Director: Jez Dolan
Writer: Chris Hoyle
As part of a year-long heritage project created by the director Jez Dolan, the stage show epitomises what is surely the scheme's mission. It often seems that the modern incarnation of the LGBT Community is a modern entity that lives in isolation from its past, so it's easy to overlook how relevant its history actually is. Drag is at its zenith in Manchester at the moment, but its tradition has been strong for generations. In the city that took Foo Foo Lamar to its heart, Manchester has become a creative hub that breeds artists of every genre and every medium, and the art of drag has been no different. But to learn how drag became so entrenched in the city's DNA is to learn how it can continue to relevant today, daring society to laugh at and appreciate something that does not reflect but exaggerates reality. And in Life's A Drag, by projecting this onto a witty narrative the message is conveyed seemingly incidentally as the play focuses just as much on entertaining its audience through exhibiting the medium it is studying. Because at the end of the day, performative drag exists solely to entertain.
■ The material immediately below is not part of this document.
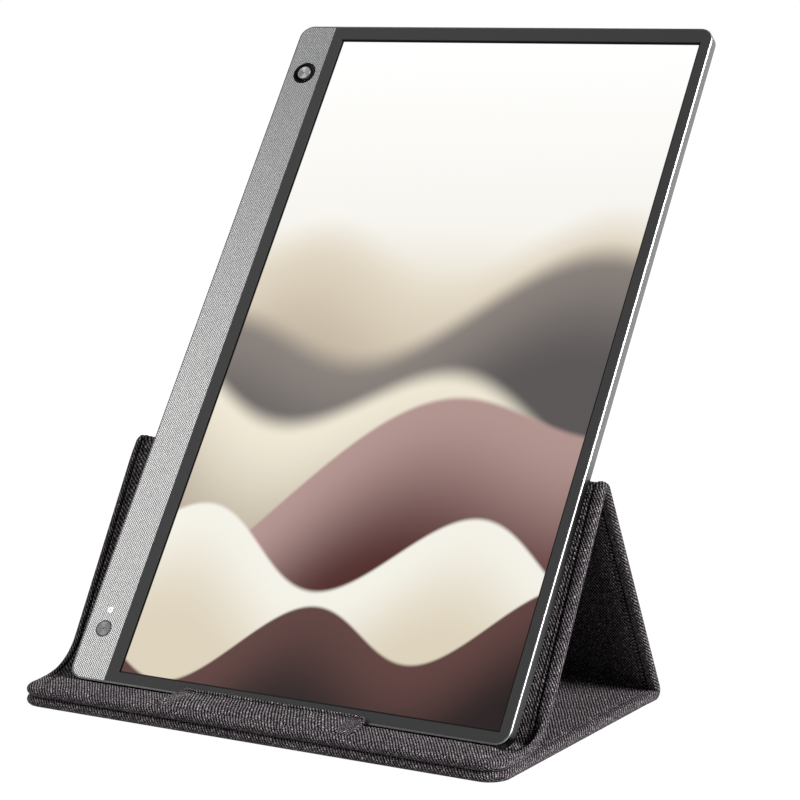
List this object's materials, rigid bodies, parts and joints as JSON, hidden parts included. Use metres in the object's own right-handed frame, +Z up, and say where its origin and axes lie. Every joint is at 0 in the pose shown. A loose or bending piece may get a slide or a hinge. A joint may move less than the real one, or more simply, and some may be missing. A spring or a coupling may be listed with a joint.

It's not often that you can say you learned as much as you laughed at a show, but this was a play that insisted on underlining the fun that underpins drag. As they led us through an audience karaoke of 'Around The Old Camp Fire', it was clear that while drag tends to be a temporal art form, its gleeful fun is what makes it live on in people's memories. What will make Life's A Drag live on is its sheer entertainment value alongside its more serious purpose. And as meta as it was to hear Wallace talk objectively of the Family Gorgeous on-stage (he is also Anna Phylactic of the Family Gorgeous off-stage), casting his very modern drag counterpoint to a much more classic queen underlined that the modern Manchester Drag Explosion is just a very small piece of a very big pie. And what a wonderful pie it is too.